FIG. 1 is a block diagram showing a brief configuration of a time-scale modification apparatus that performs time-scale modification on rhythm source signals in accordance with an embodiment of the invention;

FIG. 2 is a block diagram showing a detailed internal configuration of a time-scale modification processing section shown in FIG. 1;

FIG. 3 is a flowchart showing an attack detection process being executed by an attack detection section shown in FIG. 1;

FIG. 4 is a graph showing a signal waveform of an input signal x(t) in connection with a signal power calculation time T1 and a signal power evaluation update time length T2;

FIG. 5A shows an example of an original signal waveform of an input signal x(t) including attacks;

FIG. 5B shows a signal waveform which is reproduced by effecting time-scale expansion on an intermediate signal portion between the attacks of the signal waveform of FIG. 6A;

FIG. 6A shows an original signal waveform being subjected to time-scale compression;

FIG. 6B shows determination of a basic period Lp which is extracted from the signal waveform of FIG. 6A;

FIG. 6C shows waves A, B, which are partitioned from the signal waveform of FIG. 6A and each of which is subjected to windowed multiplication;

FIG. 6D shows a wave that is produced by windowed multiplication of the wave A;

FIG. 6E shows a wave that is produced by windowed multiplication of the wave B;

FIG. 6F shows a result of the time-scale compression in which a combined wave made by combining the waves of FIGS. 6D, 6E together is substituted for the two waves A, B;

FIG. 7A shows an original signal waveform being subjected to time-scale expansion;

FIG. 7B shows determination of a basic period Lp which is extracted from the signal waveform of FIG. 7A;

FIG. 7C shows two waves A, B, which are partitioned from the signal waveform of FIG. 7A and each of which is subjected to windowed multiplication;

FIG. 7D shows a wave that is produced by windowed multiplication of the wave A;

FIG. 7E shows a wave that is produced by windowed multiplication of the wave B;

FIG. 7F shows a result of the time-scale expansion in which a combined wave made by combining the waves of FIGS. 7D, 7E together is inserted between the waves A, B;

FIG. 8 is a flowchart showing a time-scale modification process being performed by a time-scale modification processing section shown in FIG. 1;

FIG. 9A shows an example of an original signal waveform which is subjected to time-scale expansion;

FIG. 9B shows a result of the time-scale expansion in which only an intermediate signal portion is expanded while attacks and their proximal portions are not substantially changed at all;

FIG. 10A diagrammatically shows data of a back-end portion of an intermediate signal portion between attacks in connection with an un-processed portion;

FIG. 10B shows an amount of data including data needed for cross-fading, which is extracted from the data of FIG. 10A;

FIG. 10C shows data of the intermediate signal portion being expanded;

FIG. 10D shows connection between the data of FIG. 10C and cross-fade data corresponding to a part of the extracted data being subjected to cross-fading;

FIG. 11A diagrammatically shows data of a back-end portion of an intermediate signal waveform between attacks in connection with an un-processed portion;

FIG. 11B shows an amount of data including data needed for cross-fading, which is extracted from the data of FIG. 11A;

FIG. 11C shows data of the intermediate signal portion used for time-scale expansion to cope with a shortage of data;

FIG. 11D shows connection between the data of FIG. 11C and cross-fade data corresponding to a part of the extracted data which is repeatedly used;

FIG. 12A diagrammatically shows data of a back-end portion of an intermediate signal portion between attacks in connection with an un processed portion;

FIG. 12B shows an amount of data including data needed for cross-fading, which is extracted from the data of FIG. 12A;

FIG. 12C shows data being compressed;

FIG. 12D shows connection between the data of FIG. 12C and cross-fade data corresponding to a part of the extracted data; and

FIG. 13 is a block diagram showing a configuration of the time-scale modification apparatus which is modified to cope with a stereo sound system.

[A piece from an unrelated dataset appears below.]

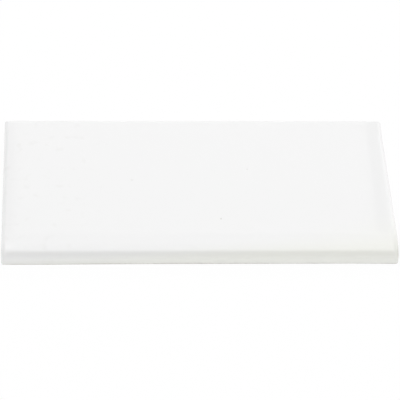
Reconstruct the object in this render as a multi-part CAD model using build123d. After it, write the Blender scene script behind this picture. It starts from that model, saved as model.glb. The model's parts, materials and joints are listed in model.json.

DESCRIPTION OF THE PREFERRED EMBODIMENT

This invention will be described in further detail by way of examples with reference to the accompanying drawings.

FIG. 1 is a block diagram showing a brief configuration of a time-scale modification apparatus that performs time-scale modification on rhythm source signals in accordance with an embodiment of the invention.

In FIG. 1, digital audio signals x(t) which are rhythm source signals being subjected to time-scale modification are input to an attack detection section 1. Herein, attacks are contained in waveforms of the rhythm source signals, wherein they correspond to concentration and rapid variations in signal power (or signal level) of the waveforms. The attack detection section 1 performs an evaluation with respect to signal power per unit time by using a certain threshold. In addition, the attack detection section 1 detects rapidly varying points of the signal levels on the waveforms by effecting differentiation on the signal power with respect to time. Using the signal power and its differential value produced by the attack detection section 1, it is possible to detect all attacks on waveforms of the rhythm source signals. Incidentally, the attack detection section 1 produces attack position information representing attack positions being detected on the waveforms.

The digital audio signals x(t) are also supplied to a time-scale modification processing section 2. The time-scale modification processing section 2 performs time-scale modification processing (i.e., compression and/or expansion with respect to time) on signals between the attack positions being detected by the attack detection section 1 within the digital audio signals input thereto. Such time scale modification processing can be performed through a variety of methods, including the cut-and-splice method and PICOLA method as well as repetition of reverb, dither and loop. The present embodiment employs the PICOLA method as an example of the time-scale modification being effected by the time-scale modification processing section 2.

FIG. 2 is a block diagram showing a detailed internal configuration of the time-scale modification processing section 2.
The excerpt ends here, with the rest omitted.